There were many people who disagreed with Foucault’s view , but it can be argued they only disagreed with him because he questioned them too, also he wrote in a new way that the intellectuals disagreed with at the time – he was a historian and approached his writing in such a way, rather than seeing his view as ‘theory’ he was just revising how the reader can look at history.
Also, it could be said that because he had a very non-normal lifestyle he was gay and into sadist experiences, the criticalness of other writers may be because they disagree with his lifestyle.
When I walk around campus there is a lot of discourse on so many security cameras and this has an effect on how students feel. Personally, I see no need for them. It creates a discourse that ‘students’ can’t be trusted and if the university can not trust it’s own students then what hope do we have being in the working world. It’s said that we have been treated in such a way.

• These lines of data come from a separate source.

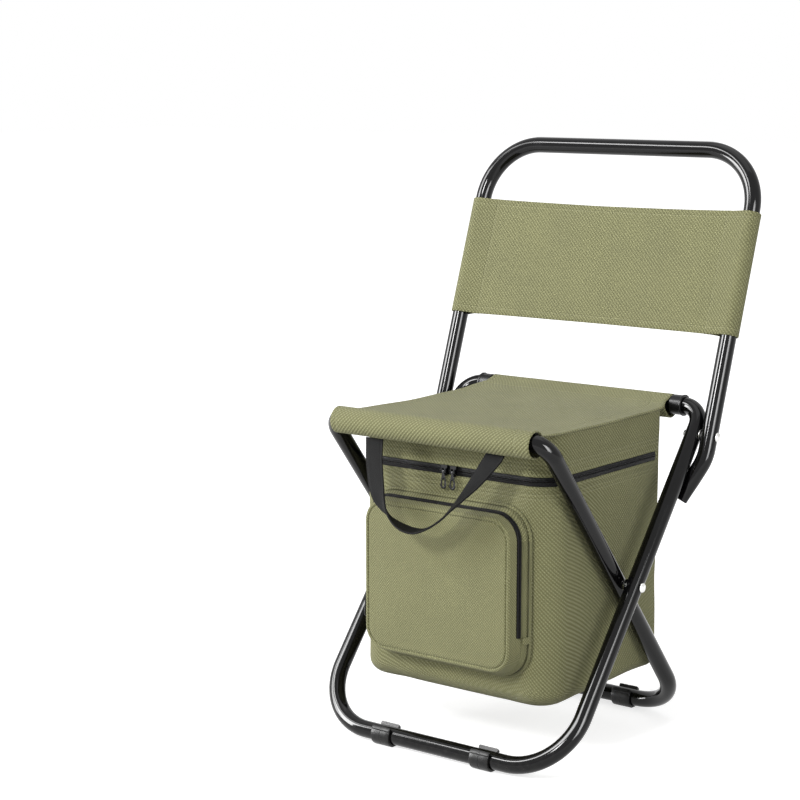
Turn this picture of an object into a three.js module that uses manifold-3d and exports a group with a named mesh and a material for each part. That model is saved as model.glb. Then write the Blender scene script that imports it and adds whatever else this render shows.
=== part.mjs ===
// Folding cooler stool: a scissor frame of bent tube with a folding backrest, a seat sling
// and an insulated bag that hangs under the seat.
// Millimetres, +Z up. The user's front is -Y, X runs across the seat, and the floor is z = 0.
import * as THREE from "three";
import { mergeVertices } from "three/addons/utils/BufferGeometryUtils.js";
import Module from "manifold-3d";

const wasm = await Module();
wasm.setup();

// Clearances, and how near two corners lie to count as one
const SEAT_GAP = 0.3;
const CUT_OVERRUN = 5;
const WELD = 1e-4;

// Bent tube
const TUBE_DIAMETER = 17;
const TUBE_WALL = 1;
const TUBE_SIDES = 16;
const TUBE_BORE_SIDES = 10;
const BEND_STEPS = 7;
const FRAME_SPACE = 1.4;

// Scissor frame, measured on the tube's centre line from the crossing rivets
const OUTER_HALF_WIDTH = 147;
const PIVOT_HEIGHT = 168.5;
const OUTER_FOOT_REACH = 126;
const OUTER_SEAT_REACH = 127;
const INNER_FOOT_REACH = 129;
const INNER_SEAT_REACH = 128.5;
const OUTER_FOOT_BEND = 62;
const INNER_FOOT_BEND = 56;
const SEAT_BEND = 22;
const SPLICE_LENGTH = 46;
const SPLICE_WALL = 1.5;

// Foot clips
const CLIP_PAD = 2.2;
const CLIP_WALL = 2.5;
const CLIP_LENGTH = 22;
const CLIP_MARGIN = 12.6;
const CLIP_MOUTH_SHARE = 0.2;
const CLIP_RIDGE = 1;
const CLIP_RIDGE_SHARE = 0.06;
const CLIP_STEPS = 24;

// Rivets and washers
const RIVET_HEAD_DIAMETER = 9.5;
const RIVET_HEAD_HEIGHT = 2.6;
const RIVET_SHANK_DIAMETER = 5;
const RIVET_TAIL_DIAMETER = 8;
const RIVET_TAIL_HEIGHT = 1.6;
const RIVET_SIDES = 14;
const DOME_STEPS = 3;
const WASHER_DIAMETER = 12;

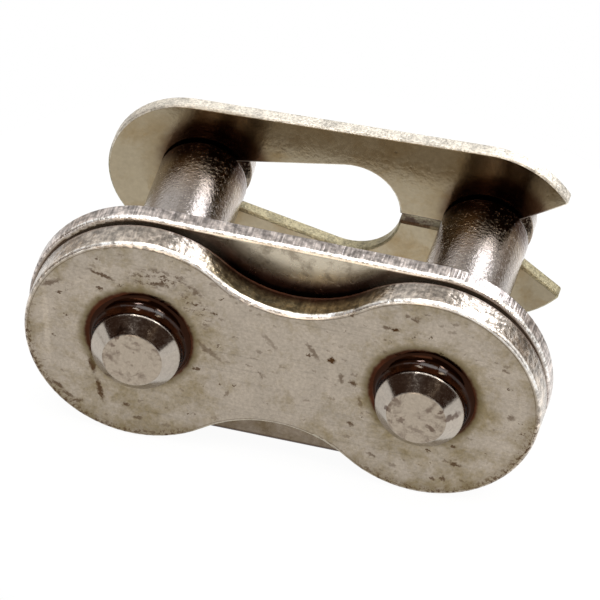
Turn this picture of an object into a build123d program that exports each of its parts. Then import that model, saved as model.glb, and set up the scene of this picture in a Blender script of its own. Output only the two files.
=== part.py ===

Overall, Foucault looked at three main ideas, the discourse and how discourse controls people. He looked how the prison system has changed and how it has become far worse for crime and he looked at the health system and how that has changed. This essay analyses in-depth these areas and poses some questions.
Foucault, M. (1973). The birth of the clinic. New York: Pantheon Books.
Foucault, M. (1977). Discipline and punish. New York: Pantheon Books.
Foucault, M., Rabinow, P. and Faubion, J. (1997). The essential works of Michel Foucault, 1954-1984. New York: New Press.
Strathern, P. (2000). Foucault in 90 minutes. Chicago: Ivan R. Dee.